Além disso, você deve andar como um camelo, que segundo consta é o único animal que rumina enquanto caminha. Quando um viajante pediu a uma criada de Wordsworth que lhe mostrasse o escritório de trabalho de seu patrão, ela respondeu: “Aqui é a biblioteca dele, mas seu escritório é ao ar livre”.

Viver muito ao ar livre, ao sol e ao vento sem dúvida produzirá uma certa aspereza de caráter — fará com que uma pele mais grossa cubra algumas das qualidades mais refinadas de nossa natureza, como ocorre no rosto e nas mãos, ou como o duro trabalho manual rouba dos dedos um pouco de sua delicadeza de toque. Assim, a permanência em casa, por sua vez, pode produzir uma brandura e uma maciez, para não dizer fineza, de pele, acompanhada por uma sensibilidade aguçada a certas impressões. Talvez fôssemos mais suscetíveis a algumas influências importantes para o nosso crescimento intelectual e moral se sobre nós o sol e o vento tivessem batido um pouco menos; e sem dúvida é uma questão importante dosar com equilíbrio a pele fina e a pele grossa. Mas penso que haverá oportunamente uma descamação — que o remédio natural deve ser encontrado na proporção que a noite mantém com o dia, o inverno com o verão, o pensamento com a experiência. Haverá então tanto mais ar e luz do sol em nossos pensamentos.

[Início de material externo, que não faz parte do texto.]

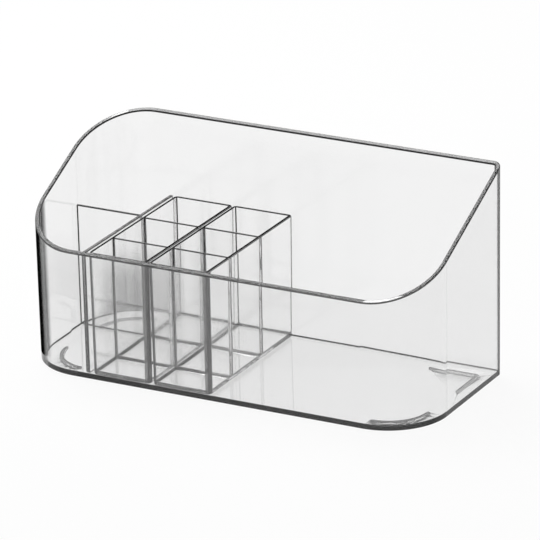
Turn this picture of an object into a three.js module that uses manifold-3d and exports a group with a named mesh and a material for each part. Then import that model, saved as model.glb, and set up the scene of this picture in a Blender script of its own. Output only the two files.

As palmas calejadas das mãos do operário entendem-se melhor com os finos tecidos do autorrespeito e do heroísmo, cujo toque comove o coração, do que os dedos lânguidos dos indolentes. Não passa de sentimentalismo o que faz alguém ficar deitado o dia inteiro e se julgar imaculado, longe dos calos e da pele curtida da experiência.

Quando caminhamos, naturalmente vamos aos campos e bosques: que seria de nós se só caminhássemos num jardim ou numa alameda urbana? Mesmo algumas seitas de filósofos sentiram a necessidade de trazer as árvores para perto deles, já que eles próprios não iam até os bosques. “Eles plantavam pomares e aleias de plátanos”, onde empreendiam subdiales ambulationes através de pórticos ao ar livre. Claro que não adianta direcionar nossos passos para o bosque, se eles próprios não nos levarem para lá. Fico alarmado quando percebo que meu corpo andou um quilômetro bosque adentro sem que meu espírito o acompanhasse. Em minha caminhada da tarde eu esqueço de bom grado minhas ocupações matinais e minhas obrigações para com a sociedade. Mas às vezes acontece de eu não conseguir me livrar facilmente do vilarejo. O pensamento sobre algum trabalho passa pela minha cabeça, e isso basta para que eu não esteja onde está meu corpo — fico fora de mim. Em minhas caminhadas gosto de voltar a mim. De que vale ir até o bosque se eu ficar pensando em algo que não está no bosque? Suspeito de mim mesmo, e não consigo deixar de estremecer, inclusive quando me pego meditando no que se costuma chamar de boas ações — pois isso de vez em quando pode acontecer.

Minhas redondezas oferecem inúmeras boas caminhadas; e por mais que durante muitos anos eu tenha caminhado quase todos os dias, e às vezes por vários dias seguidos, ainda não exauri suas possibilidades. Uma vista inteiramente nova é uma grande felicidade, e ainda posso me deparar com uma numa tarde qualquer. Duas ou três horas de caminhada levam-me a um país tão estranho quanto o que sempre desejo ver. Uma simples casa de fazenda que nunca vi antes pode às vezes valer tanto quanto os domínios do Rei do Daomé. Há na verdade uma espécie de harmonia passível de ser descoberta entre as possibilidades de uma paisagem num raio de vinte quilômetros, ou entre os limites de uma caminhada vespertina, e os setenta anos de uma vida humana. Nenhum deles se tornará totalmente familiar a nós.

Hoje em dia quase todos os assim chamados melhoramentos, como a construção de casas e a derrubada de florestas e de todas as grandes árvores, simplesmente deformam a paisagem, tornando-a cada vez mais domesticada e reles. Ah, um povo que começasse por queimar as cercas e deixar a floresta em pé! Vi certa vez as cercas meio destruídas, com as pontas perdidas na campina, e um avarento vulgar procurando seus limites em companhia de um agrimensor.